If all goes as planned at a national level, Dr. Peterson’s students who become ob.gyns., family physicians, and general internists will practice under a reshaped and well-defined umbrella of well-woman care – one that includes a broad array of insurer-covered screening and counseling services.

That umbrella already includes HPV testing, and screening and/or counseling on intimate partner violence, sexually transmitted infections, and HIV, in addition to contraception counseling. These preventive services were described in the Women’s Preventive Services Guidelines and adopted as covered benefits by the Department of Health & Human Services in 2011.

And more change is on the way. In March, the American College of Obstetricians and Gynecologists (ACOG) launched the Women’s Preventive Services Initiative (WPSI) – a broad coalition tasked with recommending updates to the 2011 guidelines and developing new recommendations for the scope and implementation of women’s preventive health care services.

The effort is funded through a 5-year cooperative agreement with the Health Resources & Services Administration (HRSA).

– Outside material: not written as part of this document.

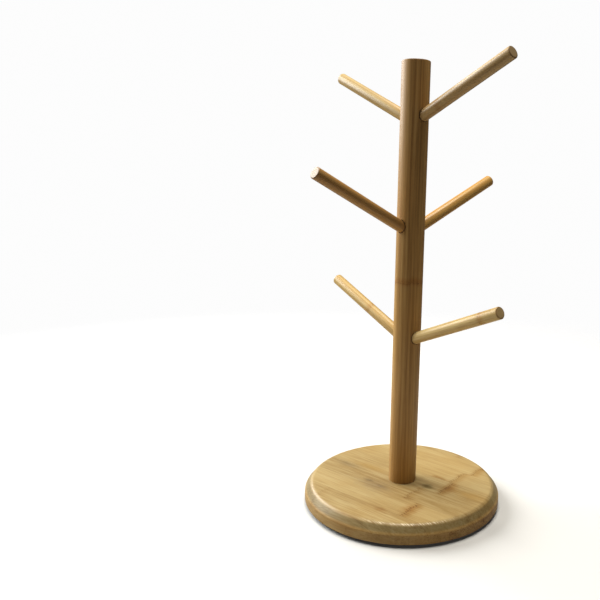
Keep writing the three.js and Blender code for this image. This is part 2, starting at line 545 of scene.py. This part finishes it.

It’s similar to the American Academy of Pediatrics’ approach in developing the HRSA-supported Bright Futures guidelines almost 25 years ago. Under the Affordable Care Act, all HRSA-recommended preventive services must be covered by most private insurers without patient cost sharing.

Dr. Jeanne A. Conry (seated) talks with her care team: Kim Marjama (L), a nurse practitioner, and Judith Erickson, the unit manager. Courtesy Carmen Martinez/ Kaiser Permanente

Dr. Jeanne A. Conry (seated) talks with her care team: Kim Marjama (L), a nurse practitioner, and Judith Erickson, the unit manager.

“Over the years, we’ve gone from an emphasis on the Pap and pelvic to well-woman care that assesses the whole woman,” said Jeanne A. Conry, MD, assistant physician-in-chief at the Permanente Medical Group in Roseville, Calif., and a past president of ACOG.

Ob.gyns. have long provided preventive care, but today more than ever before, Dr. Conry said, “my emphasis is on helping women to get well and stay well.”

The evolution

Fifty years ago, in 1966, use of the Pap test was being widely promoted, modern mammography techniques were on the cusp of advancement, and ob.gyns. were prescribing the first birth control pill approved by the Food and Drug Administration. ACOG’s main practice guidance book, “Standards for Obstetric-Gynecologic Hospital Services,” addressed the general physical examination but otherwise focused on obstetrics and reproductive health.

Thirty years later, women’s health care as described in the first edition of ACOG’s “Guidelines for Women’s Health Care” (1996) had grown to include distinct categories of “primary and preventive care” and “evaluation and counseling” that were separate from gynecologic services and broken down by age.

What was referred to as the “women’s health exam” through the 1990s gradually took on the “well-woman” label in the 2000s. Ob.gyns. were encouraged to address a growing range of preventive issues, but the annual Pap test remained a focus and, in many ways, drove women’s visits.

“Women would say, ‘I’m going for my Pap,’” Dr. Conry said.

Most recently, new technology and evidence-based reviews have changed the framework for well-woman visits to one with longer intervals for cervical cancer screening (every 3-5 years) and a move away from performing internal pelvic exams in all women (ACOG recommends pelvic exams annually for patients aged 21 and older but advises shared decision making for complete pelvic exams in asymptomatic patients).

Recent evidence reviews have also added some uncertainty about the role of annual breast exams in all women, as well as the role of breast self-exams, particularly for women not at high risk.

Maintaining patient relationships

One of the biggest and most immediate challenges for ob.gyns in the face of changing guidelines lies in maintaining the physician-patient relationship and “continuing communication” about the importance of regular well-woman visits, said Jill Rabin, MD, cochief of the division of ambulatory care, women’s health programs–prenatal care assistance program services at Northwell Health, New Hyde Park, N.Y.